## Task objective
Restate the entire listing word for word.

## The records

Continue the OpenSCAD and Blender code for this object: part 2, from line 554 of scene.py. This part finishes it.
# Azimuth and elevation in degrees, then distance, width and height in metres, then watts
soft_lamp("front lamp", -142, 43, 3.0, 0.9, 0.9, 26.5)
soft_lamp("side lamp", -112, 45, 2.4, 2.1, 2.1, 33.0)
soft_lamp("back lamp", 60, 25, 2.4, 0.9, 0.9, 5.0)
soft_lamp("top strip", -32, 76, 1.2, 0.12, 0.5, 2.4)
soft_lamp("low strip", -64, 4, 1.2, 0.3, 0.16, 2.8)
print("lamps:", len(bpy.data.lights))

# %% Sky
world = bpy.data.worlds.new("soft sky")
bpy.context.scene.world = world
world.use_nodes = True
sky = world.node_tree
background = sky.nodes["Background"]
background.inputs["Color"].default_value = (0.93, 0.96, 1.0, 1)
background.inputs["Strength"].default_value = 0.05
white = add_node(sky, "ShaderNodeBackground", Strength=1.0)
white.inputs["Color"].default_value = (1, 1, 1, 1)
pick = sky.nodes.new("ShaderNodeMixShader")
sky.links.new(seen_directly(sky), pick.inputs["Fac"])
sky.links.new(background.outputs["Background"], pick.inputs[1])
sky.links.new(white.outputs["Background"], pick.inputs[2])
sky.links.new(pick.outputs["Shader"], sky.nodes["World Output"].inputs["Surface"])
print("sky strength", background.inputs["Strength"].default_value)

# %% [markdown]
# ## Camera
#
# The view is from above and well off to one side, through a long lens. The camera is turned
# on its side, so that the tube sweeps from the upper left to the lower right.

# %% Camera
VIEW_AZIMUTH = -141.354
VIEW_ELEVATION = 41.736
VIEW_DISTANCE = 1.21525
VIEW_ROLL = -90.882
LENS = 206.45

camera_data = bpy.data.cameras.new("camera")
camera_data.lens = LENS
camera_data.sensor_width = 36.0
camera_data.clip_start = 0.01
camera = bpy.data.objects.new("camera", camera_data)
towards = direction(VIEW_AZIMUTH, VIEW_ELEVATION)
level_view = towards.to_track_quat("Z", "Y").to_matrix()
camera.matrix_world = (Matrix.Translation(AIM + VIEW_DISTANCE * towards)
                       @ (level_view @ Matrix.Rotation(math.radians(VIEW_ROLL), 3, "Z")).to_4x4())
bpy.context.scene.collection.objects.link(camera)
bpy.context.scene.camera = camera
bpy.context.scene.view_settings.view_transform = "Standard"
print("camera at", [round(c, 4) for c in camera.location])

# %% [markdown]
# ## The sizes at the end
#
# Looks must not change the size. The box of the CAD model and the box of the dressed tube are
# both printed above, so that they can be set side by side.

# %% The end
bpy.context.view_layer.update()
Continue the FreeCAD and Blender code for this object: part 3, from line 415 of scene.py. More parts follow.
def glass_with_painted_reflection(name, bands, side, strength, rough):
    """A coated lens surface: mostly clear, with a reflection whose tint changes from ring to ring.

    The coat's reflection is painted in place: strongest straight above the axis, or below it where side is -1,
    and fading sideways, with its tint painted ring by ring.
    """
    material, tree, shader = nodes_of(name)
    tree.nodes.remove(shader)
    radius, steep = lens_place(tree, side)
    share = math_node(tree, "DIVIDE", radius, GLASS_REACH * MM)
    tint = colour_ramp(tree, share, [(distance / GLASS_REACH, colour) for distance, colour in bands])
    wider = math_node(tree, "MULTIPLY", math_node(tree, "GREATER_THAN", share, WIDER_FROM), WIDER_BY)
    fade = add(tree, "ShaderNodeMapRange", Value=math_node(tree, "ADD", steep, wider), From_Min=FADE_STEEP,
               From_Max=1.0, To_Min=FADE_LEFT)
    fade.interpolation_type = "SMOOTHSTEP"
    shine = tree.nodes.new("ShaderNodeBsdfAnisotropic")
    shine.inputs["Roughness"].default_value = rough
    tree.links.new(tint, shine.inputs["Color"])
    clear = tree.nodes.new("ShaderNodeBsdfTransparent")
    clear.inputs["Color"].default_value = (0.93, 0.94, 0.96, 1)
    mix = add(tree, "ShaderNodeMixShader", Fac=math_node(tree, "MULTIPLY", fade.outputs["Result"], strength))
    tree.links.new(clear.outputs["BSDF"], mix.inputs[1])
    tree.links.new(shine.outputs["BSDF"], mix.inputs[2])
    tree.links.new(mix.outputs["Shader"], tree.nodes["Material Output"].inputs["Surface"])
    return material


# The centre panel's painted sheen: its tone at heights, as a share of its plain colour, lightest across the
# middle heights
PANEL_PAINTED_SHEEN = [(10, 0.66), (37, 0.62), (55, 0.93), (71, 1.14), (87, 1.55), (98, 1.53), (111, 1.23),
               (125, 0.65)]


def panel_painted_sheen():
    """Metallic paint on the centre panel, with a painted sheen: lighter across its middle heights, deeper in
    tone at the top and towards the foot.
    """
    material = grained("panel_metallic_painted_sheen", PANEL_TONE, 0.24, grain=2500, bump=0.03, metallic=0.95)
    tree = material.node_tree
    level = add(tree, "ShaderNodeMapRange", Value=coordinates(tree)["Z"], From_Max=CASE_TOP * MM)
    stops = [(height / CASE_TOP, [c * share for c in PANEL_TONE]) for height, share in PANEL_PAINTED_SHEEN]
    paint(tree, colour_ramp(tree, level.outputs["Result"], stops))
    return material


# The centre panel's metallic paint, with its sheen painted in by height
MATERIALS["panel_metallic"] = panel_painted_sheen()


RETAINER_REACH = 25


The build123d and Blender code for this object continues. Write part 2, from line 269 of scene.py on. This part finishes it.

## The output
Continue the OpenSCAD and Blender code for this object: part 2, from line 554 of scene.py. This part finishes it.
# Azimuth and elevation in degrees, then distance, width and height in metres, then watts
soft_lamp("front lamp", -142, 43, 3.0, 0.9, 0.9, 26.5)
soft_lamp("side lamp", -112, 45, 2.4, 2.1, 2.1, 33.0)
soft_lamp("back lamp", 60, 25, 2.4, 0.9, 0.9, 5.0)
soft_lamp("top strip", -32, 76, 1.2, 0.12, 0.5, 2.4)
soft_lamp("low strip", -64, 4, 1.2, 0.3, 0.16, 2.8)
print("lamps:", len(bpy.data.lights))

# %% Sky
world = bpy.data.worlds.new("soft sky")
bpy.context.scene.world = world
world.use_nodes = True
sky = world.node_tree
background = sky.nodes["Background"]
background.inputs["Color"].default_value = (0.93, 0.96, 1.0, 1)
background.inputs["Strength"].default_value = 0.05
white = add_node(sky, "ShaderNodeBackground", Strength=1.0)
white.inputs["Color"].default_value = (1, 1, 1, 1)
pick = sky.nodes.new("ShaderNodeMixShader")
sky.links.new(seen_directly(sky), pick.inputs["Fac"])
sky.links.new(background.outputs["Background"], pick.inputs[1])
sky.links.new(white.outputs["Background"], pick.inputs[2])
sky.links.new(pick.outputs["Shader"], sky.nodes["World Output"].inputs["Surface"])
print("sky strength", background.inputs["Strength"].default_value)

# %% [markdown]
# ## Camera
#
# The view is from above and well off to one side, through a long lens. The camera is turned
# on its side, so that the tube sweeps from the upper left to the lower right.

# %% Camera
VIEW_AZIMUTH = -141.354
VIEW_ELEVATION = 41.736
VIEW_DISTANCE = 1.21525
VIEW_ROLL = -90.882
LENS = 206.45

camera_data = bpy.data.cameras.new("camera")
camera_data.lens = LENS
camera_data.sensor_width = 36.0
camera_data.clip_start = 0.01
camera = bpy.data.objects.new("camera", camera_data)
towards = direction(VIEW_AZIMUTH, VIEW_ELEVATION)
level_view = towards.to_track_quat("Z", "Y").to_matrix()
camera.matrix_world = (Matrix.Translation(AIM + VIEW_DISTANCE * towards)
                       @ (level_view @ Matrix.Rotation(math.radians(VIEW_ROLL), 3, "Z")).to_4x4())
bpy.context.scene.collection.objects.link(camera)
bpy.context.scene.camera = camera
bpy.context.scene.view_settings.view_transform = "Standard"
print("camera at", [round(c, 4) for c in camera.location])

# %% [markdown]
# ## The sizes at the end
#
# Looks must not change the size. The box of the CAD model and the box of the dressed tube are
# both printed above, so that they can be set side by side.

# %% The end
bpy.context.view_layer.update()
Continue the FreeCAD and Blender code for this object: part 3, from line 415 of scene.py. More parts follow.
def glass_with_painted_reflection(name, bands, side, strength, rough):
    """A coated lens surface: mostly clear, with a reflection whose tint changes from ring to ring.

    The coat's reflection is painted in place: strongest straight above the axis, or below it where side is -1,
    and fading sideways, with its tint painted ring by ring.
    """
    material, tree, shader = nodes_of(name)
    tree.nodes.remove(shader)
    radius, steep = lens_place(tree, side)
    share = math_node(tree, "DIVIDE", radius, GLASS_REACH * MM)
    tint = colour_ramp(tree, share, [(distance / GLASS_REACH, colour) for distance, colour in bands])
    wider = math_node(tree, "MULTIPLY", math_node(tree, "GREATER_THAN", share, WIDER_FROM), WIDER_BY)
    fade = add(tree, "ShaderNodeMapRange", Value=math_node(tree, "ADD", steep, wider), From_Min=FADE_STEEP,
               From_Max=1.0, To_Min=FADE_LEFT)
    fade.interpolation_type = "SMOOTHSTEP"
    shine = tree.nodes.new("ShaderNodeBsdfAnisotropic")
    shine.inputs["Roughness"].default_value = rough
    tree.links.new(tint, shine.inputs["Color"])
    clear = tree.nodes.new("ShaderNodeBsdfTransparent")
    clear.inputs["Color"].default_value = (0.93, 0.94, 0.96, 1)
    mix = add(tree, "ShaderNodeMixShader", Fac=math_node(tree, "MULTIPLY", fade.outputs["Result"], strength))
    tree.links.new(clear.outputs["BSDF"], mix.inputs[1])
    tree.links.new(shine.outputs["BSDF"], mix.inputs[2])
    tree.links.new(mix.outputs["Shader"], tree.nodes["Material Output"].inputs["Surface"])
    return material


# The centre panel's painted sheen: its tone at heights, as a share of its plain colour, lightest across the
# middle heights
PANEL_PAINTED_SHEEN = [(10, 0.66), (37, 0.62), (55, 0.93), (71, 1.14), (87, 1.55), (98, 1.53), (111, 1.23),
               (125, 0.65)]


def panel_painted_sheen():
    """Metallic paint on the centre panel, with a painted sheen: lighter across its middle heights, deeper in
    tone at the top and towards the foot.
    """
    material = grained("panel_metallic_painted_sheen", PANEL_TONE, 0.24, grain=2500, bump=0.03, metallic=0.95)
    tree = material.node_tree
    level = add(tree, "ShaderNodeMapRange", Value=coordinates(tree)["Z"], From_Max=CASE_TOP * MM)
    stops = [(height / CASE_TOP, [c * share for c in PANEL_TONE]) for height, share in PANEL_PAINTED_SHEEN]
    paint(tree, colour_ramp(tree, level.outputs["Result"], stops))
    return material


# The centre panel's metallic paint, with its sheen painted in by height
MATERIALS["panel_metallic"] = panel_painted_sheen()


RETAINER_REACH = 25


The build123d and Blender code for this object continues. Write part 2, from line 269 of scene.py on. This part finishes it.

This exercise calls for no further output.